Hello old friend. A friend I haven't seen or talked to in a long while. I have missed you so much but every time I would want to check in with you my voice would seem to fade. Almost become mute to share anything about me. Unable to reach out and say hello. Our friendship has been on rocky terrain and it had nothing to do with you it was all me! Ever since we became friends at one of my darkest moments, my voice got tired. Tired of sharing my one sided story. I started to feel very exposed in this place.
My friendship with my blog has been at almost a Mexican stand off. I would start to write and then stop for a silly fear of why should I share. I love writing, it was something I never enjoyed in my teen years. In the last few weeks my need to be friends again and write about my about my life, my internal ramblings and just plain shitfull parenting has been almost screaming at me.

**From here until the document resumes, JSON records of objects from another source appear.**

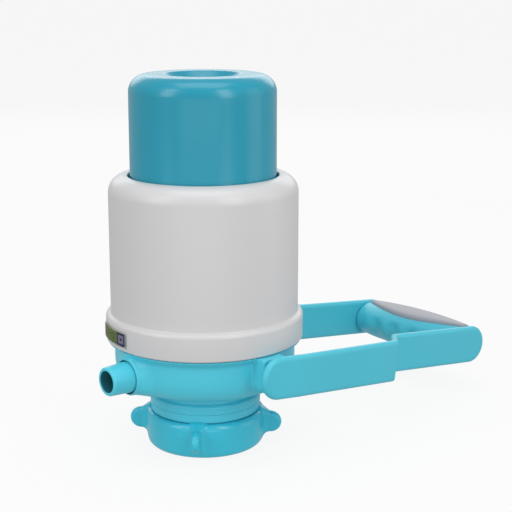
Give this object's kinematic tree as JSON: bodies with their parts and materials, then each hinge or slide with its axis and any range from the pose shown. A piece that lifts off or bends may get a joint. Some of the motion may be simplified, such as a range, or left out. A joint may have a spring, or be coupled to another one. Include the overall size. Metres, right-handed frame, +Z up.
{
  "type": "bottle pump",
  "caption": "Hand press pump for a large water bottle: sprung press cap, side spout, winged neck clamp and a carrying handle that swings up over the cap.",
  "frame": {"origin": "under the middle of the bounding box, at the height of the clamp ring's foot; the pump's own vertical axis is at x = -65.643 mm, y = 0", "axes": "+Z up along the pump's axis, +X towards the handle's grip, so that the spout points along -X"},
  "size_m": [0.269, 0.136, 0.2156],
  "materials": {
    "white_plastic": "satin moulded polypropylene, light grey-white",
    "turquoise_plastic": "satin moulded polypropylene, turquoise",
    "cap_plastic": "satin moulded polypropylene, deep turquoise",
    "ring_plastic": "satin moulded polypropylene, turquoise",
    "insert_plastic": "matte grey-white moulded insert",
    "milky_plastic": "natural milky polyethylene",
    "dark_rubber": "matt elastomer",
    "label": "printed film, plain colour fields",
    "steel": "plain steel pin"
  },
  "bodies": {
    "pump": {"outer_shell": "white_plastic", "skirt_label": "label", "base_body": "turquoise_plastic", "spout_nozzle": "turquoise_plastic", "spout_o_ring": "dark_rubber", "outlet_elbow": "milky_plastic", "deck_plate": "milky_plastic", "air_check_flap": "dark_rubber", "bellows_clamp_ring": "milky_plastic", "bellows": "dark_rubber", "neck_collet": "milky_plastic", "neck_gasket": "dark_rubber", "dip_tube_socket": "milky_plastic", "pivot_washer_near": "milky_plastic", "pivot_washer_far": "milky_plastic"},
    "cap": {"press_cap": "cap_plastic", "bellows_top_plate": "milky_plastic", "air_inlet_flap": "dark_rubber"},
    "ring": {"clamp_ring": "ring_plastic"},
    "handle": {"handle_arm_near": "turquoise_plastic", "handle_arm_far": "turquoise_plastic", "pivot_pin_near": "steel", "pivot_pin_far": "steel", "grip_body": "turquoise_plastic", "grip_insert": "insert_plastic"}
  },
  "joints": [
    {"name": "press_stroke", "type": "slide", "parent": "pump", "child": "cap", "axis": [0, 0, -1], "range_m": [0, 0.042], "stiffness_N_per_m": 700, "springref_m": -0.012, "deforming": ["bellows"]},
    {"name": "ring_turn", "type": "hinge", "parent": "pump", "child": "ring", "pos_m": [-0.06565, 0, 0.01], "axis": [0, 0, 1], "range_deg": [-30, 330]},
    {"name": "handle_swing", "type": "hinge", "parent": "pump", "child": "handle", "pos_m": [-0.06565, 0, 0.0541], "axis": [0, -1, 0], "range_deg": [0, 96.7]}
  ]
}
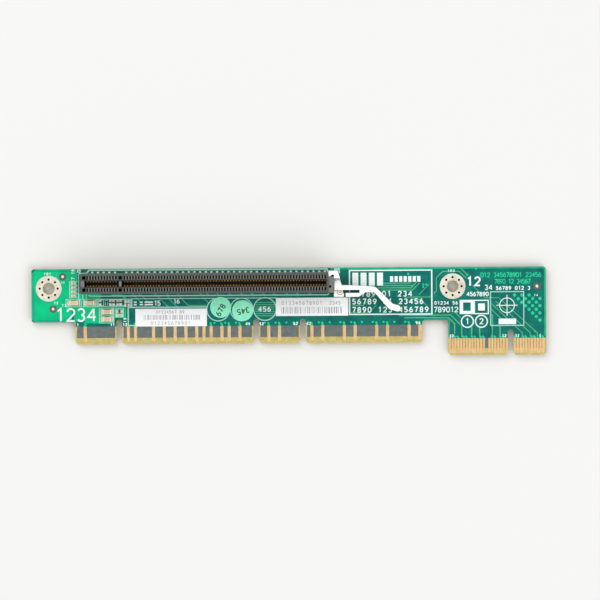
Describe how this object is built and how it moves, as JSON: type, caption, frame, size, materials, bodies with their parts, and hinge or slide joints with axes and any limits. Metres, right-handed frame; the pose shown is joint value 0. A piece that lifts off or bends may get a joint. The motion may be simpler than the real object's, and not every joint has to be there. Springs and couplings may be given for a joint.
{
  "type": "pcie riser card",
  "caption": "Flat server riser card with two keyed edge tabs, a long black expansion slot on its face and a sprung white card latch.",
  "frame": {"origin": "middle of the bounding box at its lowest face, where the pegs of the slot end", "axes": "+X along the board towards the narrow tab, +Y towards the long edge beside the slot, +Z out of the mouth of the slot"},
  "size_m": [0.1816, 0.0312, 0.0143],
  "materials": {
    "laminate": "green solder mask over glass laminate",
    "gold": "thin gold plating",
    "tin": "tinned copper",
    "housing": "black moulded thermoplastic",
    "contact": "plated bronze spring strip",
    "hold_down": "dull metal tab",
    "latch": "white moulded nylon",
    "ceramic": "tan chip ceramic",
    "dark_ceramic": "grey chip ceramic",
    "label": "white coated label",
    "sticker": "pale green round sticker"
  },
  "bodies": {
    "card": {"circuit_board": "laminate", "wide_fingers_front": "gold", "wide_fingers_back": "gold", "narrow_fingers_front": "gold", "narrow_fingers_back": "gold", "mount_ring_left": "tin", "mount_ring_right": "tin", "fiducial_dots": "tin", "slot_housing": "housing", "hold_down_tab": "hold_down", "slot_contacts_upper": "contact", "slot_contacts_lower": "contact", "solder_joints": "tin", "latch_base": "latch", "capacitor_1_body": "ceramic", "capacitor_1_ends": "tin", "capacitor_2_body": "ceramic", "capacitor_2_ends": "tin", "capacitor_3_body": "ceramic", "capacitor_3_ends": "tin", "capacitor_4_body": "ceramic", "capacitor_4_ends": "tin", "small_chip_bodies": "dark_ceramic", "small_chip_ends": "tin", "label_left": "label", "label_right": "label", "sticker_left": "sticker", "sticker_right": "sticker"},
    "lever": {"latch_lever": "latch"}
  },
  "joints": [
    {"name": "latch_pivot", "type": "hinge", "parent": "card", "child": "lever", "pos_m": [0.018, 0.00727, 0.00907], "axis": [0, 0, -1], "range_deg": [0, 18], "stiffness_Nm_per_rad": 0.03, "springref_deg": -5.73}
  ]
}
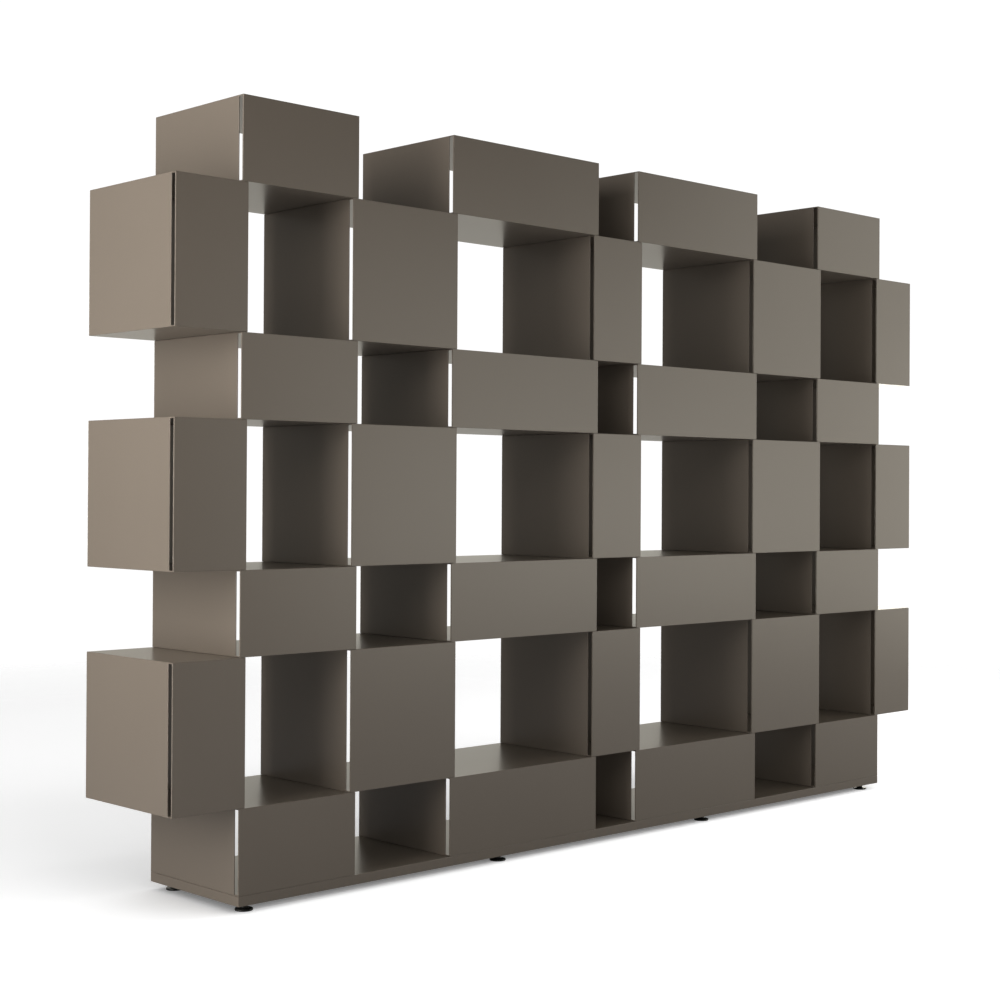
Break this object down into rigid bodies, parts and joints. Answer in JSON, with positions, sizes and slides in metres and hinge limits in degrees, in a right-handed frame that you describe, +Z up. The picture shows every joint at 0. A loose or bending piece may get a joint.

Our girls are all growing and changing now at a rapid pace. Life's lessons are starting to happen and teaching them how to handle really hard and sometimes hurtful situations are seeming the norm at the moment. I seriously after dealing with two things tonight, looked at the dog and thought we should have just had dogs.
Being a parent is like trying to navigate a foreign planets terrain with no map. The girls issues are so very real to them and if we handle them wrong it may affect their life choices. Their hearts are starting to learn that not everyone is who they seem to be, not everyone is nice and most importantly not everyone will like them. This last point I think hurts them the most as they just want to be friends with everyone.
I know that last point has plagued my life. I struggle still not understanding someone hating another without truly knowing that person. Anyway, working 40+ hours a week, juggling a house still under construction, 4 girls full of emotion and still finding time to love on my man candy feels more like a game of dodge ball than gracefull juggling.
Talk again soon....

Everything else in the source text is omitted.